Daniella Rabinovich
Following decades of intensive work in management of Israeli music institutions, Daniella Rabinovich became a leading figure in the Tel Aviv cultural scene. Rabinovich started her career as a music teacher and a conductor of small choirs. In 1966 she joined the Tel Aviv Academy of Music’s library, focusing on acquiring contemporary Israeli scores. From 1981 to 2001 she served as director of the Israel Tel Aviv Conservatory, which under her direction became a leading conservatory in Israel and a prestigious center both for the education of distinguished young musicians and for the performance of fine chamber music by local talents and international established musicians.
Following decades of intensive work in management of Israeli music institutions, Daniella Rabinovich became a leading figure in the field in Tel Aviv in the 1980s and 1990s. From 1981 to 2001 she served as director of the Israel Tel Aviv Conservatory, which under her direction became a leading conservatory in Israel and the most prestigious center both for the education of distinguished young musicians and for the performance of fine chamber music by local talents and international established musicians.
Education and Career
The daughter of Suzette (Shoshana, 1908–1996) and composer Menahem Avidom (1908–1995)—one of the founders of Israeli art music (who hebraicized his original name, Mahler-Kalkstein, to the acronym Avi Daniella u-Miriam, his daughters)— Rabinovich was born on September 24, 1939. She studied music between 1956 and 1959 at what was at the time the best music college in Israel, the Midrasha for music teachers (today, Levinsky Teachers’ College) under Paul Ben-Haim (1907–1984), Herzl Shmueli (1920–2001), Gary Bertini (b. 1927), Ben-Zion Orgad (b. 1926), and Edith Gerson-Kiwi (1908–1992), who all later joined academic music departments once these were founded in the 1960s. After her military service, she worked as a music teacher and a conductor of small choirs. In 1966, after the Tel Aviv Academy of Music affiliated with Tel Aviv University, she established the academy’s music library and headed it until 1977. Her library acquisitions included many contemporary scores, which were crucial for the development of Israeli composers of the third generation. During that time she also completed her B.A. in musicology and philosophy at Tel Aviv University. In 1977 she was invited to join the founding staff of the music department of the Open University in Tel Aviv, where she participated in writing its first music textbooks. Following her stay and further music studies in Paris, between 1978 and 1980, she was chosen to chair the Tel Aviv Conservatory, which at that time was in a state of disrepute and physical disrepair. She initiated the conservatory’s relocation to an affluent neighborhood in north Tel Aviv in 1982. Her unrelenting, centrist-yet-passionate style of direction produced outstanding results. In her twenty years as the director of the conservatory, especially after its transformation into a new and spacious complex of buildings complete with a fine chamber concert hall, the conservatory—then renamed The Ted and Lin Arison Israel Conservatory of Music Tel Aviv—has become the leading music institute for young musicians (under eighteen) in the Tel Aviv metropolitan area, as well as a distinguished center for chamber music, master classes and opera workshops.
Other Work
During those two decades Rabinovich also served (from 1988 to 1994) as a music specialist for the Tel Aviv Municipality culture affairs department, where she initiated, produced and directed a series of chamber concerts for thousands of Tel Aviv grade school children. From 1995 to 2002 she was a member of the [National] Council for Culture and Art, and since 1995 she has been on the board of the Israel Music Institute (the national publishing house of art music). In 2002 she was appointed a member of the music education board of the Ministry of Education. She currently also serves as a member of the Board of Directors of the Conservatory and on the board for choirs of the Council for Culture and Art.

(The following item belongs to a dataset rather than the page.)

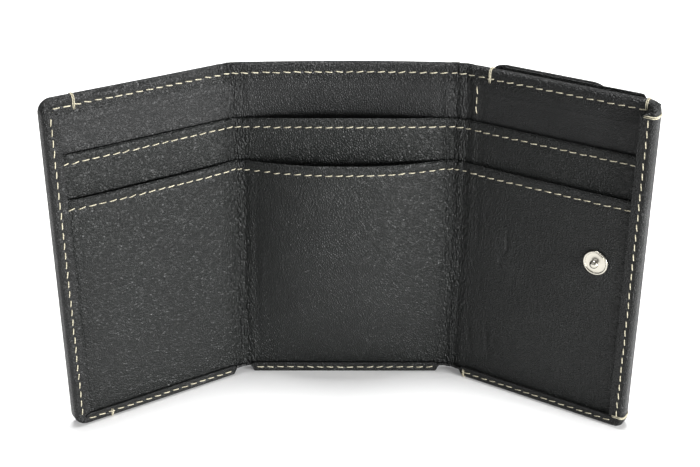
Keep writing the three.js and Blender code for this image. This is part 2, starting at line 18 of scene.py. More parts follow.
import bmesh
import bpy
import numpy as np
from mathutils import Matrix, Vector

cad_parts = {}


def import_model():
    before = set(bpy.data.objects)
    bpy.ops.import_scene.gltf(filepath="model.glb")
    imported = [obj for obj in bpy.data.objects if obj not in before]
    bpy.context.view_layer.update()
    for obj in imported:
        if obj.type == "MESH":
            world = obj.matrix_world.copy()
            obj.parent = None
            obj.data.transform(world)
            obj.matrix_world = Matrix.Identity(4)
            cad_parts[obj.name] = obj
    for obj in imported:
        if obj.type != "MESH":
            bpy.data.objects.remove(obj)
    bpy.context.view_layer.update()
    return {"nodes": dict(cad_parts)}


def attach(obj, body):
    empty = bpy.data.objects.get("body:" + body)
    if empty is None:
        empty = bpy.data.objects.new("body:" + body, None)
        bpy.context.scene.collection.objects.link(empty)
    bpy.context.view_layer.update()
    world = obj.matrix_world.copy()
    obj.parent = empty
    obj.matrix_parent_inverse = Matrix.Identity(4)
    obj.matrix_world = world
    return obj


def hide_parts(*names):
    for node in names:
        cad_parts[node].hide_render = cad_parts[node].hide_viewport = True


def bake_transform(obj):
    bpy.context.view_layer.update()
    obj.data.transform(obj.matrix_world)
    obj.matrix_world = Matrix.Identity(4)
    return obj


LOG = logging.getLogger("wallet")
MM = 0.001
Array = np.ndarray


class Side(Enum):
    """The two halves of the wallet, by the sign of u."""

    LEFT = -1
    RIGHT = 1


class Sheet(Enum):
    """The leather sheets, from the outside in."""

    SHELL = "shell"
    LINING = "lining"
    DIVIDER = "divider"
    FRONT = "front_pocket"


# Shape of the folded leather


def fade(x: Array, low: float, high: float) -> Array:
    """Smooth step: 0 below low, 1 above high, and 3t^2 - 2t^3 between them.

    Args:
        x: where to read it.
        low: start of the step.
        high: end of the step.

    Returns:
        The step's height at each x.
    """
    t = np.clip((np.asarray(x, float) - low) / (high - low), 0.0, 1.0)
    return t * t * (3.0 - 2.0 * t)


@dataclass(frozen=True)
class Form:
    """The folded shape that all the leather sheets share."""

    height: float = 107.0
    half_centre: float = 32.0
    left_reach: float = 58.5
    right_reach: float = 59.5
    left_depth: float = 8.2
    right_depth: float = 11.825
    angle: float = math.radians(33.0)
    hem_middle: float = 1.65
    bottom_border: float = 3.8
    side_border: float = 4.7
    divider_top: float = 89.5
    front_top: float = 76.0
    shell_belly: float = -1.2
    divider_belly: float = 3.8
    front_belly: float = 8.4
    left_belly: float = 1.2
    right_belly: float = 0.5
    divider_part: float = 0.2
    left_blend_margin: float = 3.6
    right_blend_margin: float = 4.4

    def depth(self, side: Side) -> float:
        """Distance from the panels' wall plane to the fold's axis."""
        return self.left_depth if side is Side.LEFT else self.right_depth

    def reach(self, side: Side) -> float:
        """Length of a side panel from its fold's axis to its free edge."""
        return self.left_reach if side is Side.LEFT else self.right_reach

    def fold_end(self, side: Side) -> float:
        """The |u| at which a fold's arc ends and the flat side panel begins."""
        return self.half_centre + self.angle * self.depth(side)

    def fold_middle(self, side: Side) -> float:
        """The |u| in the middle of a fold's arc."""
        return self.half_centre + 0.5 * self.angle * self.depth(side)

    def edge(self, side: Side) -> float:
        """The |u| of a panel's free edge."""
        return self.fold_end(side) + self.reach(side)

    def along(self, side: Side, end: float) -> Array:
        """Steps of |u| from the middle to an end, finer at the fold's creases and the side seam."""
        coarse, medium, fine = 0.9, 0.45, 0.36
        creased = 7.0 if side is Side.LEFT else 21.0
        near = self.fold_middle(side) - 7.0
        far = self.fold_middle(side) + creased
        seam = end - 8.0
        parts = ((0.0, near, coarse), (near, far, fine), (far, seam, coarse), (seam, end, medium))
        steps = [columns([a, b], pitch)[:-1] for a, b, pitch in parts]
        return np.concatenate([*steps, np.array([end])])

    def notch(self, u: Array) -> Array:
        """1 where the bottom border is cut away at a fold, 0 elsewhere, with short ramps."""
        size = np.abs(u)
        fold = np.where(np.asarray(u) < 0, self.fold_end(Side.LEFT), self.fold_end(Side.RIGHT))
        start = fade(size, self.half_centre - 1.9, self.half_centre - 0.6)
        return start * (1.0 - fade(size - fold, 1.6, 2.9))

    def ripple(self, u: Array, z: Array) -> Array:
        """Soft creases that all the sheets share.

        Each fold has a few upright folds of the leather, a sine across u under a bell curve, whose
        phase drifts with height, and a crinkled skin of short fine wrinkles, a sine of 1.45 mm that
        wanders and fades with height. Two slow waves run over the whole wallet.

        Args:
            u: distance along the wallet.
            z: height.

        Returns:
            The shift in n, in millimetres.
        """
        total = 0.10 * np.sin(u / 17.0 + z / 29.0) * np.sin(z / 23.0 + 1.3)
        total += 0.06 * np.sin(u / 7.3 - z / 11.0 + 0.7)
        for side, pitch, tall, phase in ((Side.LEFT, 3.1, 0.20, 0.4), (Side.RIGHT, 3.7, 0.24, 1.9)):
            middle = side.value * self.fold_middle(side)
            across = (u - middle + 0.9 * np.sin(z / 19.0 + phase)) / pitch
            bell = np.exp(-(((u - middle) / 6.5) ** 2))
            strength = 0.45 + 0.55 * np.sin(z / 31.0 + phase) ** 2
            total += tall * bell * strength * np.sin(2.0 * math.pi * across / 1.25)
            wander = u + 0.5 * np.sin(z / 2.1 + phase) + 0.25 * np.sin(z / 0.9)
            fading = 0.5 + 0.5 * np.sin(z / 1.6 + 1.7 * u + phase)
            skin = np.sin(2.0 * math.pi * wander / 1.45) * fading
            total += 0.15 * skin * np.exp(-(((u - middle) / 4.6) ** 2))
        keep = fade(z, 1.0, 9.0)
        return total * (0.25 + 0.75 * keep)

    def rise(self, z: Array, mouth: float) -> Array:
        """0 at the bottom seam and 1 at a sheet's mouth, growing as 1 - (1 - t)^3."""
        low = np.clip((z - self.bottom_border) / (mouth - self.bottom_border), 0.0, 1.0)
        return 1.0 - (1.0 - low) ** 3

    def share(self, u: Array, z: Array, mouth: float) -> Array:
        """How far the centre panel's pocket stands open at a point, from 0 at its seams to 1.

        Args:
            u: distance along the wallet.
            z: height.
            mouth: height of the sheet's top edge.

        Returns:
            The share of the sheet's belly on the centre panel.
        """
        across = np.clip(1.0 - np.abs(u / self.half_centre) ** 2.4, 0.0, None) ** 1.25
        return across * self.rise(z, mouth)

    def belly(self, sheet: Sheet, u: Array, z: Array) -> Array:
        """How far a sheet stands out towards the viewer from its flat place, in millimetres."""
        if sheet in (Sheet.SHELL, Sheet.LINING):
            return self.shell_belly * self.share(u, z, self.height)
        mouth, centre, part = self.front_top, self.front_belly, 1.0
        if sheet is Sheet.DIVIDER:
            mouth, centre, part = self.divider_top, self.divider_belly, self.divider_part
        out = centre * self.share(u, z, mouth)
        for side, tall in ((Side.LEFT, self.left_belly), (Side.RIGHT, self.right_belly)):
            along = (side.value * u - self.fold_end(side)) / (self.reach(side) - self.side_border)
            flat = np.clip(1.0 - np.abs(2.0 * along - 1.0) ** 6, 0.0, None)
            out = out + part * tall * flat * self.rise(z, mouth) * (along > 0)
        return out

    def place(self, u: Array, n: Array, z: Array) -> Array:
        """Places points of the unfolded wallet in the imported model's frame.

        Up to the middle panel's ends a point keeps u as its x. Past them it goes round the fold's
        axis on an arc of radius depth - n through the opening angle, then straight on.

        Args:
            u: distance along the wallet, in millimetres.
            n: depth towards the inside.
            z: height.

        Returns:
            Points in metres, with a last axis of three.
        """
        u, n, z = np.broadcast_arrays(*(np.asarray(a, float) for a in (u, n, z)))
        hand = np.where(u < 0, -1.0, 1.0)
        depth = np.where(u < 0, self.left_depth, self.right_depth)
        past = np.abs(u) - self.half_centre
        turn = np.clip(past / depth, 0.0, self.angle)
        run = np.clip(past - self.angle * depth, 0.0, None)
        flat = np.minimum(np.abs(u), self.half_centre)
        x = hand * (flat + (depth - n) * np.sin(turn) + run * np.cos(turn))
        y = self.hem_middle - depth + (depth - n) * np.cos(turn) - run * np.sin(turn)
        return np.stack([x, y, z], axis=-1) * MM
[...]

Rabinovich’s approach to education was formed early in her life:
I have been active in music education from the age of seventeen. As the daughter of a composer, I think that whoever receives music education, talent notwithstanding, is richer as a human being. For about six years, as long as the Tel Aviv mayor supported my project, I was able several times a year to expose six thousand children, who had never attended a concert in their lives, to the experience of chamber music. In a similar way, the memory of the devotees of chamber music in “Little Tel Aviv of the 1940s” (at the Dizengoff museum) triggered me to initiate the chamber music center at the Conservatory. Today, there is a different generation of devotees who follow many of the center’s concerts.
Her current work at the various government-supported music institutions reflects her deep passion for traditional western art music, which is now compelled to compete with a diverse assortment of other art forms and cultural styles.
Daniella Rabinovich married Chanan (b. 1937), an economist, in 1960. They have two children: Ran (b. 1962) and Uri (b. 1968).